I would have spent my soul in thy behalf, but what can I do?
For thy business hath fallen under God's absolute decree.
Thy date was: He said, When the cypress fell,
That erect cypress how suddenly it fell from its place!’*
O Qádir wailing and crying doth not profit,
Strive after prayer, for the turn is come for prayer.
Ask of God, that his affairs be all laudable,
And that God may be satisfied equally with him and thee.
O Lord! may his passage be into thy garden of Paradise,
May the tower of the highest Paradise be his resting-place.
When into the garden of Paradise he passes unveiling his beauty,
May Houris and boys be on his right hand and his left.
In the dark night, when he purposed the journey to the other world,
May the light of Islám be the lamp of his dark night.
If there is no one who lights a lamp on his tomb,
(P. 132) May the light of the mercy of God be the taper on his tomb.
Since he has taken away his bosom from the bride the old women of Fate,
May the fresh heavenly brides be in his bosom.
Since after death no friend was with him,
May the mercy of God moment by moment be his friend.
The drops of tears, which men shed over him,
May each drop become a pure pearl, and be devoted to him.
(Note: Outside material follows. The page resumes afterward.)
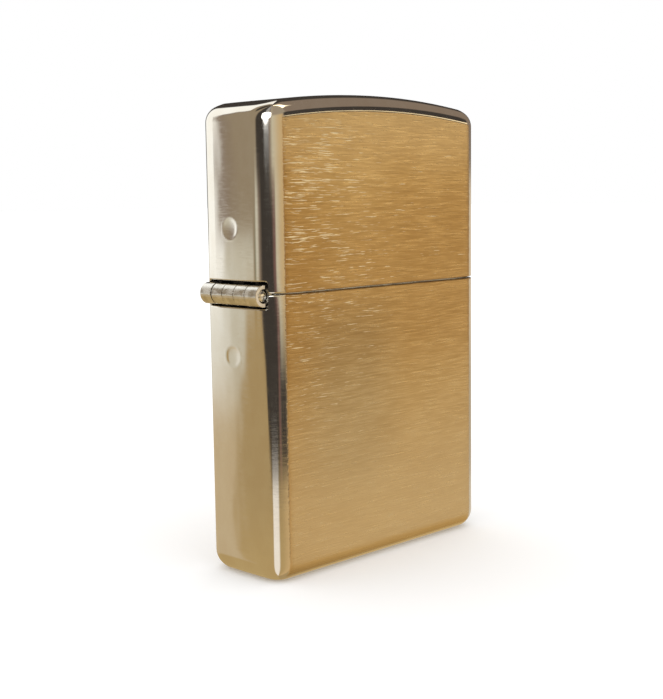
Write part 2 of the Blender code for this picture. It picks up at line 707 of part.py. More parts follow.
def make_flint_train():
    at = (WHEEL_X, 0, 0)
    tube = [
        (TUBE_BORE, TUBE_TOP),
        (TUBE_OUTER, TUBE_TOP),
        (TUBE_OUTER, TUBE_BOTTOM),
        (TUBE_BORE, TUBE_BOTTOM),
    ]
    turned("flint_tube", tube, RAW_BRASS, INSERT_BODY, at)
    flint = [
        (0, FLINT_TOP),
        (FLINT_RADIUS - FLINT_BEVEL, FLINT_TOP),
        (FLINT_RADIUS, FLINT_TOP - FLINT_BEVEL),
        (FLINT_RADIUS, FLINT_BOTTOM),
        (0, FLINT_BOTTOM),
    ]
    turned("flint", flint, FLINT_GREY, FLINT_BODY, at)
    shoulder = FOLLOWER_TOP - FOLLOWER_HEAD
    follower = [
        (0, FOLLOWER_TOP),
        (FLINT_RADIUS - FOLLOWER_BEVEL, FOLLOWER_TOP),
        (FLINT_RADIUS, FOLLOWER_TOP - FOLLOWER_BEVEL),
        (FLINT_RADIUS, shoulder),
        (STEM_RADIUS, shoulder),
        (STEM_RADIUS, shoulder - FOLLOWER_STEM),
        (0, shoulder - FOLLOWER_STEM),
    ]
    turned("flint_follower", follower, RAW_BRASS, FLINT_BODY, at)
    make_flint_spring()
    make_flint_screw()


def make_flint_spring():
    curve = bpy.data.curves.new("flint_spring", "CURVE")
    curve.dimensions = "3D"
    curve.bevel_depth = COIL_WIRE
    curve.bevel_resolution = 1
    curve.use_fill_caps = True
    per_turn = 10
    count = COIL_TURNS * per_turn
    spline = curve.splines.new("POLY")
    spline.points.add(count)
    for i, point in enumerate(spline.points):
        turn = tau * i / per_turn
        height = COIL_BOTTOM + (COIL_TOP - COIL_BOTTOM) * i / count
        point.co = (COIL_RADIUS * cos(turn), COIL_RADIUS * sin(turn), height, 1)
    curve.materials.append(SPRING_STEEL)
    obj = bpy.data.objects.new("flint_spring", curve)
    PARTS.objects.link(obj)
    place(obj, INSERT_BODY, (WHEEL_X, 0, 0))


def make_flint_screw():
    bottom = SCREW_HEAD_TOP - SCREW_HEAD
    shank = TUBE_BORE - FIT
    profile = [
        (0, SCREW_TOP + SCREW_STEM),
        (STEM_RADIUS, SCREW_TOP + SCREW_STEM),
        (STEM_RADIUS, SCREW_TOP),
        (shank, SCREW_TOP),
        (shank, SCREW_HEAD_TOP),
        (SCREW_HEAD_RADIUS, SCREW_HEAD_TOP),
        (SCREW_HEAD_RADIUS, bottom + SCREW_BEVEL),
        (SCREW_HEAD_RADIUS - SCREW_BEVEL, bottom),
        (0, bottom),
    ]
    obj = turned("flint_screw", profile, RAW_BRASS, INSERT_BODY, (WHEEL_X, 0, 0))
    reach = SCREW_HEAD_RADIUS + MM
    half = SCREW_SLOT / 2
    low = (WHEEL_X - reach, -half, bottom - MM)
    high = (WHEEL_X + reach, half, bottom + SCREW_SLOT_DEPTH)
    cut(obj, boxes((low, high)), INSERT_BODY)


# ---------------------------------------------------------------- wick, packing and felt


def wick_x(z):
    """The wick rises straight from the packing, and winds from side to side within it."""
    if z > PACKING_TOP:
        return WICK_X
    share = (PACKING_TOP - z) / (PACKING_TOP - WICK_BOTTOM)
    return WICK_X + WICK_SWAY * sin(tau * WICK_WAVES * share)


def wick_mesh(radius, bottom, top):
    curve = bpy.data.curves.new("wick", "CURVE")
    curve.dimensions = "3D"
    curve.bevel_depth = radius
    curve.bevel_resolution = 3
    curve.use_fill_caps = True
    count = 22
    spline = curve.splines.new("POLY")
    spline.points.add(count)
    for i, point in enumerate(spline.points):
        z = bottom + (top - bottom) * i / count
        point.co = (wick_x(z), 0, z, 1)
    obj = bpy.data.objects.new("wick_curve", curve)
    PARTS.objects.link(obj)
    graph = bpy.context.evaluated_depsgraph_get()
    mesh = bpy.data.meshes.new_from_object(obj.evaluated_get(graph))
    bpy.data.objects.remove(obj)
    bm = bmesh.new()
    bm.from_mesh(mesh)
    bmesh.ops.remove_doubles(bm, verts=bm.verts, dist=MM * 1e-3)
    return mesh_from(bm, "wick")


def make_wick():
    smooth(add("wick", wick_mesh(WICK_RADIUS, WICK_BOTTOM, WICK_TOP), COTTON, INSERT_BODY))


def rounded_block(name, low, high, corner, edge):
    """A block with rounded corners seen from above and softened edges."""
    bm = bmesh.new()
    low, high = Vector(low), Vector(high)
    size = Matrix.Diagonal((*(high - low), 1))
    bmesh.ops.create_cube(bm, size=1, matrix=Matrix.Translation((low + high) / 2) @ size)
    upright = [e for e in bm.edges if abs(e.verts[0].co.z - e.verts[1].co.z) > MM]
    bmesh.ops.bevel(bm, geom=upright, offset=corner, segments=3, affect="EDGES", profile=0.5)
    if edge:
        flat = [e for e in bm.edges if abs(e.verts[0].co.z - e.verts[1].co.z) < MM * 1e-3]
        rims = [e for e in flat if len({round(f.normal.z) for f in e.link_faces}) > 1]
        bmesh.ops.bevel(bm, geom=rims, offset=edge, segments=2, affect="EDGES", profile=0.5)
    return mesh_from(bm, name)


def make_packing():
    """Wads of rayon, stacked in the fuel chamber round the flint tube and the winding wick."""
    left = INSERT_LEFT + INSERT_SHEET + PACKING_MARGIN
    right = INSERT_RIGHT - INSERT_SHEET - PACKING_MARGIN
    half_y = INSERT_DEPTH / 2 - INSERT_SHEET - PACKING_MARGIN
    pitch = (PACKING_TOP - PACKING_BOTTOM) / BALLS
    for i in range(BALLS):
        bottom = PACKING_BOTTOM + i * pitch
        top = bottom + pitch - 2 * FIT
        name = f"rayon_ball_{i + 1}"
        mesh = rounded_block(name, (left, -half_y, bottom), (right, half_y, top), BALL_CORNER, BALL_ROUND)
        obj = add(name, mesh, RAYON, INSERT_BODY)
        tube = rods((TUBE_OUTER + FIT, (WHEEL_X, 0, bottom - MM), (WHEEL_X, 0, top + MM), 16))
        cut(obj, tube, INSERT_BODY)
        channel = wick_mesh(WICK_RADIUS + 2 * FIT, WICK_BOTTOM - 2 * FIT, WICK_TOP)
        cut(obj, channel, INSERT_BODY)
        smooth(obj)


def make_felt_pad():
    """The felt that closes the chamber from below, with a hole for the flint screw."""
    half_y = INSERT_DEPTH / 2 - INSERT_SHEET - FIT
    low = (INSERT_LEFT + INSERT_SHEET + FIT, -half_y, FELT_BOTTOM)
    high = (INSERT_RIGHT - INSERT_SHEET - FIT, half_y, FELT_TOP)
    mesh = rounded_block("felt_pad", low, high, INSERT_CORNER - INSERT_SHEET, 0)
    obj = add("felt_pad", mesh, FELT, INSERT_BODY)
    ends = [(WHEEL_X, 0, z) for z in (FELT_BOTTOM - MM, FELT_TOP + MM)]
    return smooth(cut(obj, rods((SCREW_HEAD_RADIUS + 3 * FIT, *ends)), INSERT_BODY))


make_bottom_case()
make_lid_case()
make_hinge()
make_insert_case()
make_chimney()
make_wheel()
make_cam()
make_cam_spring()
make_flint_train()
make_wick()
make_packing()
make_felt_pad()
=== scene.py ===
"""A flip-top petrol lighter in brushed brass, with its inner works, on a pale floor.

Metres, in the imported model's frame: the base stands on z = 0, the hinge is on the -X side and the front
faces -Y. Places and sizes come from the frame's boxes; only what the frame doesn't say is a constant here.
Every piece is drawn where it is at rest, so object coordinates in a material are places on the lighter.
"""

from math import acos, asin, atan2, cos, degrees, hypot, pi, radians, sin, sqrt, tau

import bmesh
import bpy
from mathutils import Matrix, Vector, noise


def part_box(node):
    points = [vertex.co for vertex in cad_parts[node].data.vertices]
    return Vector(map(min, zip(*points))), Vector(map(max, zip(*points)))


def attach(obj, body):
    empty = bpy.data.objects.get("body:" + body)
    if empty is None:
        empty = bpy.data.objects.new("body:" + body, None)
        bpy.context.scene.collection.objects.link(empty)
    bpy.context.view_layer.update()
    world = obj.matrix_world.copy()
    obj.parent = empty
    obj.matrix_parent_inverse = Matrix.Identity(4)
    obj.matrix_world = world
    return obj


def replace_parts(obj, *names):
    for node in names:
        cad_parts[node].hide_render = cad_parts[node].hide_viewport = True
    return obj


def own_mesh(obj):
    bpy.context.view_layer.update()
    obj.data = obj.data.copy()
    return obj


MM = 0.001

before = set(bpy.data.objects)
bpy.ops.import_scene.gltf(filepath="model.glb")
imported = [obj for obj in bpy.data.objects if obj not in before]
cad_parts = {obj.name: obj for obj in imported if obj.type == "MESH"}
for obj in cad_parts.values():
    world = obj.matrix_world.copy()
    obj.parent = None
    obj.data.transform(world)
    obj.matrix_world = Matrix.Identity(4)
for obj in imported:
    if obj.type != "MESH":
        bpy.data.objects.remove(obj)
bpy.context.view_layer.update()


def middle(node):
    low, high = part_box(node)
    return (low + high) / 2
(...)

To all eternity may his abode be the pinnacle of heaven,
This prayer from me, and may from Gabriel come: Amen!

And in this year the building of the tomb of the late Emperor, which is heart-delighting, paradise-like, was completed. It is at Dihlí on the banks of the river Jumna and took Mírak Mírzá Ghiyás eight or nine years to build. Its magnificent proportions are such that the eye of the spectator gazing on it admits it only with wonder.